The next day, he remembered, hot ash had fallen on the town and out to sea. Apparently this was quite normal. It was difficult to breathe and the tarmac on the roads bubbled. He met with the terrorist’s sister in a café across from a tennis club called Roland Garros, which had beautiful red clay courts. Her name was Monique. She was more forthcoming.
‘I don’t want money or that,’ she said. ‘You can buy me breakfast if you like.’
She was a hairdresser. She wore a miniskirt and sunglasses with plastic diamonds glued to the sides.
‘The thing about my brother is he’s really shy. At least he was,’ she corrected herself, ‘I haven’t seen him in years.’

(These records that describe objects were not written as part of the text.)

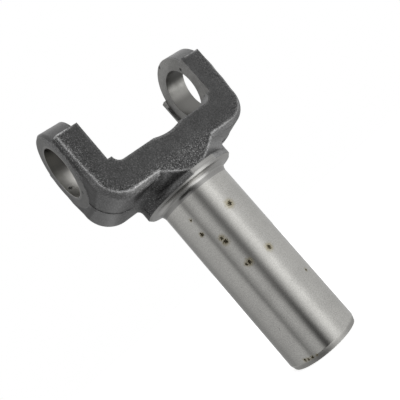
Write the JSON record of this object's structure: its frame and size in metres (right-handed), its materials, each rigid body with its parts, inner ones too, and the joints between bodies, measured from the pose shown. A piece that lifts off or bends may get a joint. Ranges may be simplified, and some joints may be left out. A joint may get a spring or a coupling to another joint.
{
  "type": "slip yoke",
  "caption": "Forged drive-shaft slip yoke: fork with bored ears, drafted hub with a turned rim and cove, and a smooth ground barrel splined inside.",
  "frame": {"origin": "centre of the universal joint's cross: on the cap bore's axis, halfway between the ears, where the barrel's axis crosses it", "axes": "+X along the cap bore, towards the ear that is on the right in the picture; +Z along the barrel's axis, up past the ear tips; -Y out of the fork's front land. The yoke stands on the end of its barrel"},
  "size_m": [0.09, 0.0518, 0.1601],
  "materials": {
    "forged_steel": "grit-blasted forged skin on the fork, fine-turned cove and ground satin barrel, light pitting",
    "plug_steel": "plain cold-formed strip steel, oiled"
  },
  "bodies": {
    "root": {"yoke": "forged_steel", "vent_plug": "plug_steel"}
  },
  "joints": []
}
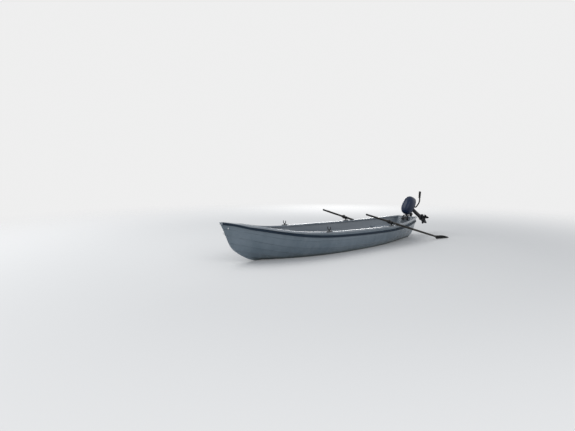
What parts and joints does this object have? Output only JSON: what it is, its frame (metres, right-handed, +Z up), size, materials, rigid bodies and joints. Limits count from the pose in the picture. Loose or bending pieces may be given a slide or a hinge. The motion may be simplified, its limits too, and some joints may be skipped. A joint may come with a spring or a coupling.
{
  "type": "rowing boat",
  "caption": "Clinker-moulded rowing boat with benches, rowlocks, a pair of oars trailing aft and a small outboard motor tilted up on its transom.",
  "frame": {"origin": "amidships on the waterline, in the hull's centre plane", "axes": "+X to the bow, +Y to port, +Z up"},
  "size_m": [5.4603, 1.4852, 1.0799],
  "materials": {
    "bench_gelcoat": "satin blue-grey gelcoat",
    "engine": "cast block",
    "fender_rubber": "matt dark blue-black rubber",
    "galvanised_steel": "dark weathered galvanised steel",
    "grip_rubber": "matt black rubber",
    "gunwale_gelcoat": "glossy light blue-grey gelcoat",
    "hull_gelcoat": "glossy slate blue-grey gelcoat",
    "motor_cowl": "glossy dark navy",
    "motor_metal": "satin dark grey paint",
    "motor_pan": "matt black-blue",
    "oar_plastic": "matt black plastic",
    "oar_wood": "dark weathered spruce",
    "propeller": "satin dark paint",
    "rowlock_pad": "matt black nylon",
    "sole": "matt grey non-slip gelcoat",
    "stainless": "dulled stainless steel",
    "transom_pad": "matt black plastic"
  },
  "bodies": {
    "hull": {"bench_bow": "bench_gelcoat", "bench_stern": "bench_gelcoat", "bow_eye": "stainless", "bow_pad_eye_port": "stainless", "bow_pad_eye_starboard": "stainless", "fender_port": "fender_rubber", "fender_starboard": "fender_rubber", "gunwale": "gunwale_gelcoat", "hull_port": "hull_gelcoat", "hull_starboard": "hull_gelcoat", "hull_stem_and_keel": "hull_gelcoat", "hull_transom": "hull_gelcoat", "motor_clamp_bracket": "motor_metal", "motor_clamp_screw_port": "stainless", "motor_clamp_screw_starboard": "stainless", "motor_tilt_pin": "stainless", "rowlock_pad_aft_port": "rowlock_pad", "rowlock_pad_aft_starboard": "rowlock_pad", "rowlock_pad_fore_port": "rowlock_pad", "rowlock_pad_fore_starboard": "rowlock_pad", "sole": "sole", "thwart_aft": "bench_gelcoat", "thwart_fore": "bench_gelcoat", "transom_pad_inner": "transom_pad", "transom_pad_outer": "transom_pad"},
    "rowlock_fore_port": {"rowlock_fore_port": "galvanised_steel"},
    "rowlock_fore_starboard": {"rowlock_fore_starboard": "galvanised_steel"},
    "rowlock_aft_port": {"rowlock_aft_port": "galvanised_steel"},
    "rowlock_aft_starboard": {"rowlock_aft_starboard": "galvanised_steel"},
    "oar_port": {"oar_port": "oar_wood", "oar_sleeve_port": "oar_plastic", "oar_grip_port": "oar_plastic"},
    "oar_starboard": {"oar_starboard": "oar_wood", "oar_sleeve_starboard": "oar_plastic", "oar_grip_starboard": "oar_plastic"},
    "motor_swivel": {"motor_swivel_bracket": "motor_metal"},
    "motor_head": {"motor_cowl": "motor_cowl", "motor_engine_block": "engine", "motor_leg": "motor_metal", "motor_lower_pan": "motor_pan", "motor_tiller_arm": "motor_metal", "motor_tiller_grip": "grip_rubber"},
    "propeller": {"motor_propeller": "propeller"}
  },
  "joints": [
    {"name": "rowlock_fore_port_swivel", "type": "hinge", "parent": "hull", "child": "rowlock_fore_port", "pos_m": [0.595, 0.55533, 0.42642], "axis": [0, 0, 1], "continuous": true},
    {"name": "rowlock_fore_starboard_swivel", "type": "hinge", "parent": "hull", "child": "rowlock_fore_starboard", "pos_m": [0.595, -0.55533, 0.42642], "axis": [0, 0, 1], "continuous": true},
    {"name": "rowlock_aft_port_swing", "type": "hinge", "parent": "hull", "child": "rowlock_aft_port", "pos_m": [-1.05, 0.56396, 0.3829], "axis": [0, 0, -1], "range_deg": [0, 105]},
    {"name": "rowlock_aft_starboard_swing", "type": "hinge", "parent": "hull", "child": "rowlock_aft_starboard", "pos_m": [-1.05, -0.56396, 0.3829], "axis": [0, 0, -1], "range_deg": [-105, 0]},
    {"name": "oar_port_rock", "type": "hinge", "parent": "rowlock_aft_port", "child": "oar_port", "pos_m": [-1.05, 0.56396, 0.4329], "axis": [0.0993, 0.9951, 0], "range_deg": [0, 14]},
    {"name": "oar_starboard_rock", "type": "hinge", "parent": "rowlock_aft_starboard", "child": "oar_starboard", "pos_m": [-1.05, -0.56396, 0.4329], "axis": [-0.0698, 0.9976, 0], "range_deg": [0, 14]},
    {"name": "motor_tilt", "type": "hinge", "parent": "hull", "child": "motor_swivel", "pos_m": [-2.44, 0, 0.45], "axis": [0, 1, 0], "range_deg": [-58.2, 0]},
    {"name": "motor_steer", "type": "hinge", "parent": "motor_swivel", "child": "motor_head", "pos_m": [-2.5085, 0, 0.56049], "axis": [0.8499, 0, 0.527], "range_deg": [-40, 40]},
    {"name": "propeller_spin", "type": "hinge", "parent": "motor_head", "child": "propeller", "pos_m": [-3.02058, 0, 0.35594], "axis": [0.527, 0, -0.8499], "continuous": true}
  ]
}
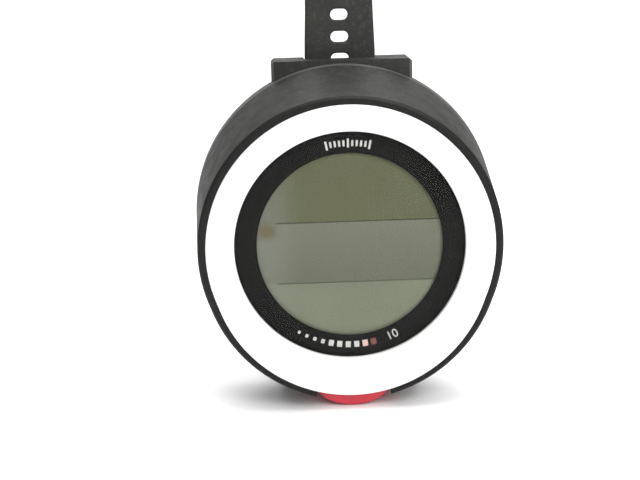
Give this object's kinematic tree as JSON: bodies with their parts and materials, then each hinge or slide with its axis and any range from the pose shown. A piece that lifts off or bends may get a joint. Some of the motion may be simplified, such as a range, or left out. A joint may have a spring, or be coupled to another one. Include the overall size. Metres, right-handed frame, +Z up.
{
  "type": "wrist dive computer",
  "caption": "Round wrist dive computer with a dished white bezel ring, flat glass, one push button at 6 o'clock, battery cap in the back and an open rubber strap with a buckle.",
  "frame": {"origin": "middle of the whole part's footprint on the ground it stands on", "axes": "+Z up through 12 o'clock, -Y out of the face towards the viewer, +X to the right of someone reading the face"},
  "size_m": [0.0847, 0.0886, 0.1602],
  "materials": {
    "white_ring": "smooth satin",
    "black_case": "fine texture",
    "clear_glass": "polished",
    "mask_black": "printed film",
    "display": "grey-green display cell",
    "white_plastic": "moulded",
    "grey_rubber": "conductive rubber",
    "black_rubber": "smooth",
    "board_green": "solder mask",
    "chip_black": "moulded",
    "steel": "stainless",
    "bright_steel": "bright",
    "brass": "plated",
    "red_button": "soft-touch",
    "strap_rubber": "matt moulded",
    "buckle_plastic": "satin moulded"
  },
  "bodies": {
    "case": {"bezel_ring": "white_ring", "case_body": "black_case", "lens": "clear_glass", "dial_mask": "mask_black", "lens_seal": "black_rubber", "lcd_foam": "black_rubber", "lcd_panel": "display", "backlight": "white_plastic", "display_connectors": "grey_rubber", "display_carrier": "white_plastic", "circuit_board": "board_green", "board_chips": "chip_black", "board_screws": "steel", "button_switch": "chip_black", "button_spring": "steel", "case_back": "black_case", "case_seal": "black_rubber", "case_screws": "steel", "battery": "bright_steel", "battery_contact_minus": "brass", "battery_contact_plus": "brass", "pressure_sensor": "bright_steel", "sensor_seal": "black_rubber", "buzzer": "brass", "buzzer_contacts": "brass", "wet_contacts": "steel", "strap_pin_top": "steel", "strap_pin_bottom": "steel"},
    "button": {"button_cap": "red_button", "button_stem": "steel", "button_o_ring": "black_rubber", "button_clip": "steel"},
    "cap": {"battery_cap": "black_case", "battery_cap_seal": "black_rubber"},
    "long_strap": {"strap_long": "strap_rubber"},
    "short_strap": {"strap_short": "strap_rubber"},
    "keeper_loop": {"keeper": "strap_rubber"},
    "buckle": {"buckle_frame": "buckle_plastic", "buckle_pin": "steel"},
    "tongue": {"buckle_tongue": "buckle_plastic"}
  },
  "joints": [
    {"name": "button_press", "type": "slide", "parent": "case", "child": "button", "axis": [0, 0, 1], "range_m": [0, 0.0012], "stiffness_N_per_m": 1500, "springref_m": -0.0025, "deforming": ["button_spring"]},
    {"name": "battery_cap_turn", "type": "hinge", "parent": "case", "child": "cap", "pos_m": [0, -0.01865, 0.0503], "axis": [0, 1, 0], "range_deg": [0, 90]},
    {"name": "long_strap_swing", "type": "hinge", "parent": "case", "child": "long_strap", "pos_m": [0, -0.00925, 0.08475], "axis": [-1, 0, 0], "range_deg": [-5, 90]},
    {"name": "short_strap_swing", "type": "hinge", "parent": "case", "child": "short_strap", "pos_m": [0, -0.00925, 0.0038], "axis": [-1, 0, 0], "range_deg": [-60, 80]},
    {"name": "keeper_slide", "type": "slide", "parent": "short_strap", "child": "keeper_loop", "axis": [0, -1, 0], "range_m": [-0.0042, 0.0035]},
    {"name": "buckle_swing", "type": "hinge", "parent": "short_strap", "child": "buckle", "pos_m": [0, 0.02975, 0.00862], "axis": [-1, 0, 0], "range_deg": [-48, 45]},
    {"name": "tongue_swing", "type": "hinge", "parent": "buckle", "child": "tongue", "pos_m": [0, 0.02975, 0.00862], "axis": [-1, 0, 0], "range_deg": [-40, 0]}
  ]
}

The volcano was still rumbling under the town. The morning was heavy with languor. She lit a cigarette and inhaled. The magma, the weather, himself; everything felt saved up.
‘He was the best stud
ent in his class. For some reason the French didn’t give him a scholarship. That’s how he ended up in Pakistan. If France had come through for him, he’d probably be a maths teacher now.’ She sipped her coffee. ‘He liked maths. This word terrorist. I don’t like it. My brother only fights to support his family. The rest is made up.’
‘Your mother says she hasn’t had any money from him.’
‘Don’t listen to a word she says. I bet she was wearing the earrings he sent her.’
‘Crescent moons?’
‘That’s them. He sends money every month. His wife and kids live with me. She gets money transfers too. We’re a close family.’
She was unguarded. She even told him which money bureau the terrorist’s wife picked the transfers up from.
‘Has your brother ever come back to the island?’ he asked.
‘Course not! The police would have him in a minute. He’s gone for good. He’s an important man now.’
‘Do you find yourself embarrassed to talk about him? He’s killed a lot of innocent people.’
She shrugged. ‘Why should I be embarrassed? He has his cause. He wants to help the Palestinians. Who else is fighting for them?’
‘You said he was fighting for the family.’
‘Come on now.’
The French news played on a television. He ordered another coffee and a pastry. It was winter in France. There were blizzards in Auvergne. There was a picture of a ski slope, of snow blowing over a road and sheep huddled by a wall.
‘A lot of snow in France this year,’ she remarked.
When they came out of the café there were soldiers on the street. They belonged to the national army but looked like French paratroopers, with fatigues tucked into their boots, short-barrelled machine guns on their backs and some wearing mirrored sunglasses. There were no jobs on the island. There were always coups. Another one was on its way.